Life among the girls was competitive and often cruel. While it happened years ago, Lucy is asked why she was so mean to the other girls. As a commander favourite, Lucy had power over the other girls. Some “were more afraid of Lucy than the commander.” For the most part, Lucy says that she had no choice but to do the things she did. However, when reminded of a time she had a choice and still chose to be cruel, Lucy looks away and says, ‘Some things in the past should remain in the past.” Clearly, she is bothered by her past, but she does not seem to be able to admit it.
The girls—women now—admit that it is “very possible to create a killing machine…[when] taken at seven, traumatized, beaten, threatened, the gun is your life. If you don’t kill you’re dead.” While the first kill is difficult, the second is not: “At seven, you’re happy to impress.”
All of the former child soldiers featured are free from The Lord’s Resistance Army, but they find it difficult to re-enter their societies. Some feel that they will not be forgiven for what they have done, or cannot be trusted. As many have come home with children, they have to endure the harsh treatment given by the other children and adults. One teacher claimed “that returnee children have evil spirits in them” and that the children must be beaten to drive out these spirits.
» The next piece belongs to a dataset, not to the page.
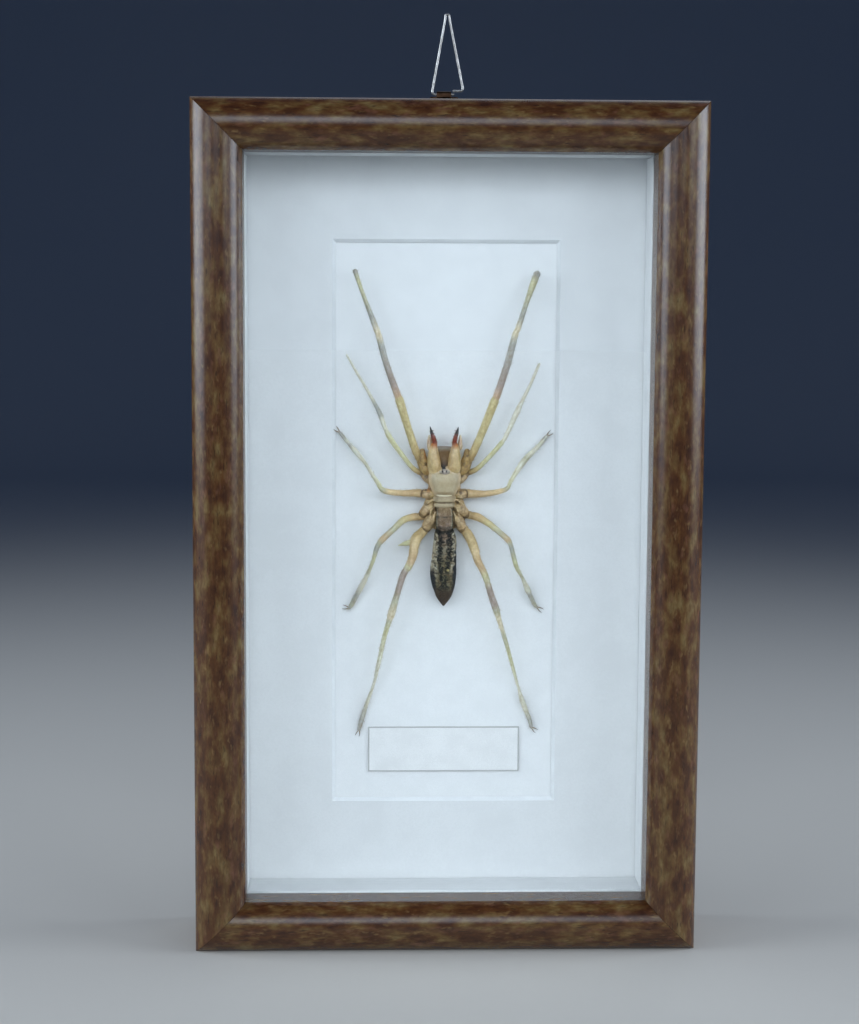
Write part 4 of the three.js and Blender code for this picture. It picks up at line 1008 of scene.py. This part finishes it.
LEG_4 = {
    "left": [[-1.6, -10.0, 2.4, 1.2], [-4.6, -12.9, 2.8, 1.45], [-6.7, -15.0, 3.6, 1.45],
             [-8.7, -17.3, 4.6, 1.65], [-9.6, -22.0, 5.8, 1.3], [-10.9, -25.1, 6.6, 1.15],
             [-12.6, -27.9, 7.0, 1.0], [-14.6, -34.5, 7.2, 0.95], [-16.1, -39.8, 7.0, 1.15],
             [-16.9, -42.4, 6.7, 0.8], [-18.3, -47.6, 5.8, 0.7], [-20.0, -56.0, 4.2, 0.62],
             [-21.4, -62.4, 2.6, 0.42], [-23.3, -68.0, 1.4, 0.55], [-25.0, -73.6, 0.95, 0.75],
             [-25.8, -76.8, 0.9, 0.55]],
    "right": [[1.6, -9.8, 2.4, 1.2], [4.8, -12.8, 2.8, 1.45], [7.6, -16.1, 4.0, 1.5],
              [9.2, -19.9, 5.2, 1.4], [10.2, -23.3, 6.2, 1.15], [12.4, -27.6, 7.0, 1.0],
              [14.3, -33.7, 7.2, 1.0], [15.9, -38.2, 7.0, 1.1], [16.9, -41.6, 6.7, 0.75],
              [19.0, -48.3, 5.8, 0.65], [21.4, -56.6, 4.0, 0.52], [23.4, -63.6, 2.4, 0.4],
              [24.4, -67.0, 1.7, 0.75], [25.7, -70.5, 1.2, 0.75], [27.0, -73.8, 0.95, 0.65],
              [27.6, -76.2, 0.9, 0.5]],
}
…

Some mothers, upon their return home, reject their children.
Milly has married Patrick who knows of her past, but he does not see that as a hindrance. However, his family does not agree. They do not trust Milly as they feel she is still a rebel. Lucy’s mother states that her daughter “could not have killed anyone.” Sadly, Lucy out of her mother’s hearing, admits that she has not told her mother everything. Lucy is convinced that evil spirits attack her at times and that she requires the services of the witch doctor to remove them. Some of the women wonder if they might not be better off “back in the bush.”
While the stories are horrendous, some women have worked together to form Empowering Hands, a support group which seeks to educate, rehabilitate, provide a safe haven and advocacy for their cause. Grace is shown speaking at the United Nations; the others have a radio show which reaches out to the returnees. Training in employable skills and diverse industries is key in keeping them occupied and grounded. Otherwise, without opportunity, “they could go back to the bush.”
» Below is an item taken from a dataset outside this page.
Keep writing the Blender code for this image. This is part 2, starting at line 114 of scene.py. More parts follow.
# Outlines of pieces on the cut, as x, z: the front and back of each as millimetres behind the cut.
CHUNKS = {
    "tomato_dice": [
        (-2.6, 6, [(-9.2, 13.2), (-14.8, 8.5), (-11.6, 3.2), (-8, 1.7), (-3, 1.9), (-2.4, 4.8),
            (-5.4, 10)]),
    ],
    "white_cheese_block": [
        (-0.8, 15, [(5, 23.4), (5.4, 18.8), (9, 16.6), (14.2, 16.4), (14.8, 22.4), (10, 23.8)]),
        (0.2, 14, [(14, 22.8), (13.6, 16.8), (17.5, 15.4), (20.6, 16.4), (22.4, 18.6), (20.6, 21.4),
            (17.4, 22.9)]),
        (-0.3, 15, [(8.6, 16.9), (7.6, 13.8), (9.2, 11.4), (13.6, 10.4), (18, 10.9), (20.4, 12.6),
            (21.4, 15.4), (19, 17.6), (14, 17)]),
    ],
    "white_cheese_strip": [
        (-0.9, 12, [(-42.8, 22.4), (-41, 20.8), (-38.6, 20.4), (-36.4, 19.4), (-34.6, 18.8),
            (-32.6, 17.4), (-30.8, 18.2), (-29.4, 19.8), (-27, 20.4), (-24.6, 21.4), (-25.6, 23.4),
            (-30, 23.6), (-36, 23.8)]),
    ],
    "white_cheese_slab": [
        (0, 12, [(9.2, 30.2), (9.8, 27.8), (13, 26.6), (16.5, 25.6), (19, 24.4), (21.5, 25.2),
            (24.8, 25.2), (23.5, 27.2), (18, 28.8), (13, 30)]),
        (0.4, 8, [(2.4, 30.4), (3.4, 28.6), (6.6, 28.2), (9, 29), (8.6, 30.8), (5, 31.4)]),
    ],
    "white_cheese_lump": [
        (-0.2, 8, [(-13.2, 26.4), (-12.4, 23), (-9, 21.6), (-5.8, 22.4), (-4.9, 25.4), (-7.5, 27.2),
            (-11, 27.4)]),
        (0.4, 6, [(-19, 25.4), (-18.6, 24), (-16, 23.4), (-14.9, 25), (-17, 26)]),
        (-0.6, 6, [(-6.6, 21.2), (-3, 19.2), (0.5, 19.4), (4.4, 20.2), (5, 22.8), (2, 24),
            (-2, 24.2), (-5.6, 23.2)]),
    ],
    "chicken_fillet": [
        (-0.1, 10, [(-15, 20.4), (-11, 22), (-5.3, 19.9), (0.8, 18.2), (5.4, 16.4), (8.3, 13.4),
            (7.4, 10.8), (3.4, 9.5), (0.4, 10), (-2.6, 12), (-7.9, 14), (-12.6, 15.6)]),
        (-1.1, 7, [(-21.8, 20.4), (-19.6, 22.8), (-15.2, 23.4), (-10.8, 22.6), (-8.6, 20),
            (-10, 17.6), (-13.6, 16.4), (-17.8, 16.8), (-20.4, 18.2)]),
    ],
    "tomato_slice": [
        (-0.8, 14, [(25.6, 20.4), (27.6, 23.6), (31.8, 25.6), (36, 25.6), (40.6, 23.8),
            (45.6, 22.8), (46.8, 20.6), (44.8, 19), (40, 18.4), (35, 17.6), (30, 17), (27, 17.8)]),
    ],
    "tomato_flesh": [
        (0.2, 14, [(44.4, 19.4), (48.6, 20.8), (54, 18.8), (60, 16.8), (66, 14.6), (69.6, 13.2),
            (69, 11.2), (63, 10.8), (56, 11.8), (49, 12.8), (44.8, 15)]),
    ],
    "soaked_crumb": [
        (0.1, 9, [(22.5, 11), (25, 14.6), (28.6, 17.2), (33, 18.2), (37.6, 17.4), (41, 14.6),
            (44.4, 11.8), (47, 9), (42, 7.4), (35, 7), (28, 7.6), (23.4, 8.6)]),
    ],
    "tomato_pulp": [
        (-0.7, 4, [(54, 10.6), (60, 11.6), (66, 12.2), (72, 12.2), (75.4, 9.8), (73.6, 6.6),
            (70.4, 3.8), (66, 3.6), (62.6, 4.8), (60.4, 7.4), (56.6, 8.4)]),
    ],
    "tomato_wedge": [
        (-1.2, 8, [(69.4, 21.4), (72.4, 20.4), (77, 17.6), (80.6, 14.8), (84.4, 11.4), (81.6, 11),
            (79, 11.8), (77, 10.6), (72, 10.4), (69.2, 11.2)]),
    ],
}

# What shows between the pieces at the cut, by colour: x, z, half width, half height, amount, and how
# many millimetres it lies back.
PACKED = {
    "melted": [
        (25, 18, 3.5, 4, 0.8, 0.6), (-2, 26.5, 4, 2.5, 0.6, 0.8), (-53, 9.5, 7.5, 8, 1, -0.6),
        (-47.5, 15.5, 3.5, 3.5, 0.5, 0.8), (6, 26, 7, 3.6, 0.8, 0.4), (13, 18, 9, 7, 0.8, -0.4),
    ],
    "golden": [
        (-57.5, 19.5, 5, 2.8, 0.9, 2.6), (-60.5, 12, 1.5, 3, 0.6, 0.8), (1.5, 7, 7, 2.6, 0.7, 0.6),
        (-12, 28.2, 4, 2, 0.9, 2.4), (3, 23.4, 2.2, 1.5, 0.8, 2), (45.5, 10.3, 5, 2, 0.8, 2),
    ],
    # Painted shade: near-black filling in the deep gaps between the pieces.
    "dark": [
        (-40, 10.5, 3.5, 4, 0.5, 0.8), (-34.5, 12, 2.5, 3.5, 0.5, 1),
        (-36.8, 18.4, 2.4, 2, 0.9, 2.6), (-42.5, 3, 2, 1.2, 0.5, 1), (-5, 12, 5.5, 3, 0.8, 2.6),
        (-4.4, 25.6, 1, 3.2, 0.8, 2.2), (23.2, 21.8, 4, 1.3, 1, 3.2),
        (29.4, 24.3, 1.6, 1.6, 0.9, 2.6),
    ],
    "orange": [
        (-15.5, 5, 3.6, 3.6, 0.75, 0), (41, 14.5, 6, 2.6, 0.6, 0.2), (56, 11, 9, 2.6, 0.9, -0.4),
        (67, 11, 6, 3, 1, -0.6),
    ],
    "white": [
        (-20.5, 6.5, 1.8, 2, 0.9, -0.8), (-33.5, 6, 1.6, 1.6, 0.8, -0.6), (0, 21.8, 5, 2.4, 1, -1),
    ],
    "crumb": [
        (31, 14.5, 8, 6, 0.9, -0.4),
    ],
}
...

Grace, Milly, Lucy…Child Soldiers is a difficult film to watch. Much of the landscape photography, of which there is a great deal, is stunningly beautiful. That such hardship and injustice take place in such a beautiful land makes the reality that much more sad. There are many scenes of children playing, but the children taken as soldiers did not have that opportunity. Instead, they had their dreams and childhood taken.
The subject matter should disturb everyone. As a result, this is not a film for the faint-of-heart or those who cannot imagine a world where children are treated in this way. The fact that these women have been able to rebuild their lives is a testament to the strength of their spirit. However, the fact that they were held captive at all is a testament to the failure of those world powers which have the ability to stop this. At the end of the film, United Nations Secretary General Ban Ki-Moon challenges the nations to act. The Lords Resistance Army and other similar rebel groups still operate in a number of countries, and children are still being taken as soldiers.
Grace, Milly, Lucy…Child Soldiers would have applicability in any World Geography, Politics, Religion, Sociology, or History class. It could also be used in any discussion of Ethics, Social Justice, and International Law. Given the content and the length of the film, it would work best with senior classes.
Frank Loreto is a teacher-librarian at St. Thomas Aquinas Secondary School in Brampton, ON.